As I had strongly advocated, a shrink isn’t obligated to alter much of his life simply because a client may see him in a different role. However, this rule is for out-of-the office behavior. When working it’s the therapist’s responsibility to protect a client from a possible conflict of interest. Although the client didn’t come in specifically to talk about his relationship, the reality is that love interests almost invariably works their way into the conversation. If John keeps the information to himself there’s no way he can remain objective. If he confesses later on, the client has every right to feel betrayed to the point that the therapeutic relationship might be beyond repair. Either way John will have royally screwed up as a professional.

I called up John later that day and told him to man up and simply call the guy to give him the truth. He simply had to refer him to another therapist because of the dynamics involved. John agreed but dreaded making the confession, although I’m guessing the client will appreciate the honesty and accept a referral elsewhere. Some clients will insist on still being seen, believing that the therapist can still do the job despite the issue at hand. Why this is the case is not entirely clear, although many readers tell me that it’s simply very difficult to find a good shrink. Perhaps once someone believes a strong connection is present they are hesitant to give that up. But although I’m not a huge believer in protecting people from themselves, this is one of those times where that philosophy applies. So even if this guy sees John as the next Freud, he’s got to find someone else with whom to work.

Knowing John he’ll probably tell the client to avoid me as a therapist at all costs, but there’s not much I can do about that. He’s just jealous of my success. When you’ve blessed yourself with a wedding photographer’s drinking water and have had a child accuse you of being a terrorist people will envy you. It’s just a fact of life.

(Visited 126 times, 1 visits today)

7 Responses to “Dr. John has an Ethical Dilemma (Therapy and Ex-Girlfriends do Not Mix)”

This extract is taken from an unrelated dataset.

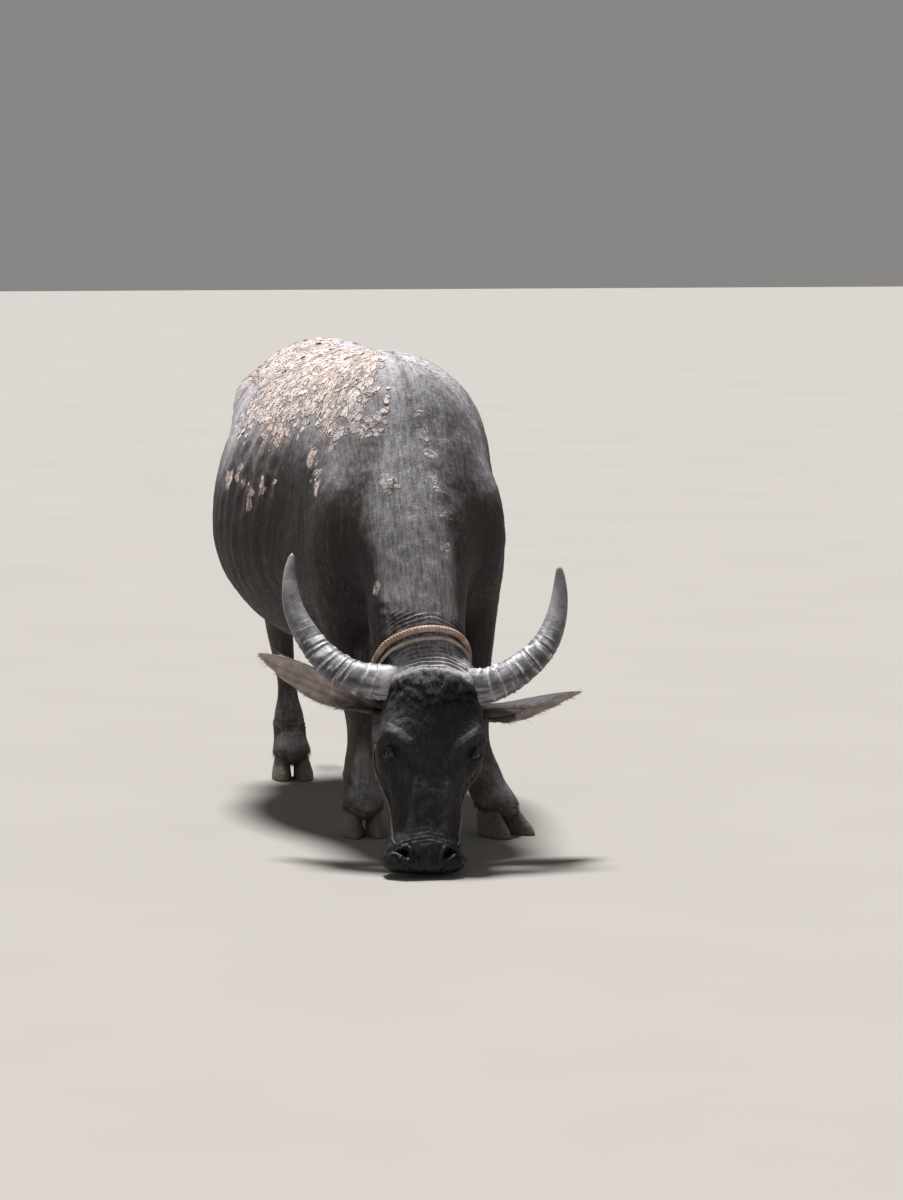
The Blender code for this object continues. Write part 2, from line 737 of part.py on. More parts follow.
def ear(name, side):
    """A leaf-shaped ear, rolled shut at its root and open toward the ground and the front."""
    root, tip = ear_path(side)
    axis = (tip - root).normalized()
    opening = (HEAD_AXES @ Vector((0, 0.85, 0.52 if side < 0 else 0.06))).normalized()
    opening = (opening - axis * opening.dot(axis)).normalized()
    across = axis.cross(opening)
    length = (tip - root).length
    # Down the ear: place, half-breadth, half angle of the rolled wall, wall thickness.
    rows = [
        (0.00, 0.025, 165, 0.0190),
        (0.15, 0.026, 150, 0.0140),
        (0.30, 0.035, 108, 0.0075),
        (0.45, 0.051, 78, 0.0055),
        (0.60, 0.052, 62, 0.0048),
        (0.75, 0.044, 52, 0.0044),
        (0.88, 0.028, 46, 0.0040),
        (0.96, 0.013, 42, 0.0036),
        (1.00, 0.005, 40, 0.0030),
    ]
    rings = []
    for place, half, spread, wall in rows:
        spread = math.radians(spread)
        radius = half / math.sin(min(spread, math.pi / 2))
        droop = 0.020 * math.sin(math.pi * place)
        centre = root + axis * (length * place) + opening * droop
        ring = []
        for k in range(9):
            angle = -spread + 2 * spread * k / 8
            reach = radius
            ring.append(centre + across * reach * math.sin(angle)
                        + opening * (radius - half * 0.4 - reach * math.cos(angle)))
        for k in range(9):
            angle = spread - 2 * spread * k / 8
            reach = radius - wall
            ring.append(centre + across * reach * math.sin(angle)
                        + opening * (radius - half * 0.4 - reach * math.cos(angle)))
        rings.append(ring)
    return skin_rings(name, rings)


def claw(name, centre, heading, side):
    """One half of a cloven hoof: flat sole, sloping front wall, flat inner side."""
    toe = Vector((math.sin(heading), -math.cos(heading), 0))
    across = Vector((math.cos(heading), math.sin(heading), 0))
    # Height, scale of the outline, shift of the outline toward the heel.
    levels = [
        (0.0, 0.94, 0.0),
        (0.006, 1.0, 0.001),
        (0.30, 0.95, 0.010),
        (0.70, 0.84, 0.028),
        (1.0, 0.72, 0.040),
    ]
    rings = []
    for part, scale, back in levels:
        z = part * CLAW_HEIGHT
        ring = []
        for k in range(12):
            angle = 2 * math.pi * k / 12
            x = math.cos(angle)
            y = math.sin(angle)
            outward = x * side
            reach_x = CLAW_WIDTH * (1.0 if outward > 0 else 0.80) * power(x, 2.6)
            reach_y = (CLAW_LENGTH if y > 0 else CLAW_LENGTH * 0.82) * power(y, 2.0)
            taper = 1 - 0.36 * max(y, 0) ** 2
            ring.append(
                centre + across * reach_x * taper * scale
                + toe * (reach_y * scale - back) + Vector((0, 0, z))
            )
        rings.append(ring)
    return skin_rings(name, rings)


def hoof(name, rows, heading, spread):
    """The two claws and two dewclaws of one foot."""
    base = Vector(rows[-1][0])
    fetlock = Vector(rows[-4][0])
    toe = Vector((math.sin(heading), -math.cos(heading), 0))
    across = Vector((math.cos(heading), math.sin(heading), 0))
    pieces = []
    for side, word in ((-1, "right"), (1, "left")):
        place = base + across * side * (CLAW_WIDTH * 0.80 + spread) + toe * 0.012
        place.z = 0
        pieces.append(claw(f"claw_{name}_{word}", place, heading + side * spread * 9, side))
        pieces.append(dewclaw(f"dewclaw_{name}_{word}", fetlock, heading, side))
    return pieces


def floor_block(rows):
    """A cutter that takes the flesh off a little above the soles."""
    foot = rows[-1][0]
    centre = Vector((foot[0], foot[1], -0.08))
    sides = (Vector((1, 0, 0)), Vector((0, 1, 0)), Vector((0, 0, 1)))
    return slab("floor_block", centre, *sides, (0.4, 0.4, 0.2))


def dewclaw(name, centre, heading, side):
    back = Vector((-math.sin(heading), math.cos(heading), 0))
    across = Vector((math.cos(heading), math.sin(heading), 0))
    start = centre + across * side * 0.024 + back * 0.026 + Vector((0, 0, 0.004))
    end = centre + across * side * 0.031 + back * 0.054 + Vector((0, 0, -0.036))
    axis = (end - start).normalized()
    side_axis = axis.cross(Vector((0, 0, 1))).normalized()
    up = side_axis.cross(axis)
    rings = []
    for t, size in ((0.0, 0.017), (0.45, 0.018), (1.0, 0.009)):
        rings.append(oval(start.lerp(end, t), side_axis, up, size, size * 0.8, size * 0.8, 2, 2, 8))
    return skin_rings(name, rings)


def socket(item):
    """A cutter a hair larger than a piece, for the hole that the piece sits in."""
    mesh = item.data.copy()
    normals = [vert.normal.copy() for vert in mesh.vertices]
    for vert, normal in zip(mesh.vertices, normals):
        vert.co += normal * SOCKET_CLEARANCE
    return add_object(item.name + "_socket", mesh, CUTTERS)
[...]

  1. Yikes! I can’t believe he didn’t “man up” immediately and needed you to tell him to do it. If that’s not a conflict of interest, I don’t know what is.
    Just curiously though, how often does something like that happen to a shrink?
    Dr. Rob: A lot of it depends on where one is practicing. In NYC it’s pretty rare.

  2. Martin says:

    At least now Dr. John knows why the client needs therapy.

  3. Anonymous says:

    Rob, do you think this is true when there are other connections, not ex’s but mutual friends or something like that?
    Dr. Rob: It can be true, but the devil’s in the details. It all depends on the nature of the relationships involved.

  4. Chris says:

    Clinical 101
    Multi-Role Relationships = Bad

  5. sandy says:

    Great post! I’ve often wondered how I would handle something like this. Clearly the answer is to NOT see this patient. But I could also see buying myself time, i.e, scheduling until I figure out what in the heck to say. Followed by a phone call before the next session, once I gathered my senses.
    I think though, I would be reluctant to reveal the exact reason, i.e., “I’m her ex” (or “his ex”, as my case would be) but would maybe opt for something like, “In taking your history, there were details mentioned which represent a conflict of interest to me personally. I will have to refer you elsewhere.” With apologies and explanations of dual role ethics. That’s probably just a personal preference. But perhaps I could spare him feeling embarrassed by our mutual connection.

  6. Rosie says:

    I found myself in a similar situation when I went to a new therapist and it turned out that she was a friendly acquaintance of my mother’s. Some of the issues I needed to talk about in therapy involve my mom. Even though the shrink fessed up right away, I chose to stay with her. I think I relished the thought of turning my mom’s friend against her once she learned what an evil person my mother truly is. Pretty sick, huh? Anyway I don’t see that therapist anymore. I wonder if I succeeded in changing the way she looks at my mother? Wow, I’m vindictive =p

  7. Dorothy says:

    So if he referred the guy to you , would you accept him as a client or do you think that ethically it’s still too close?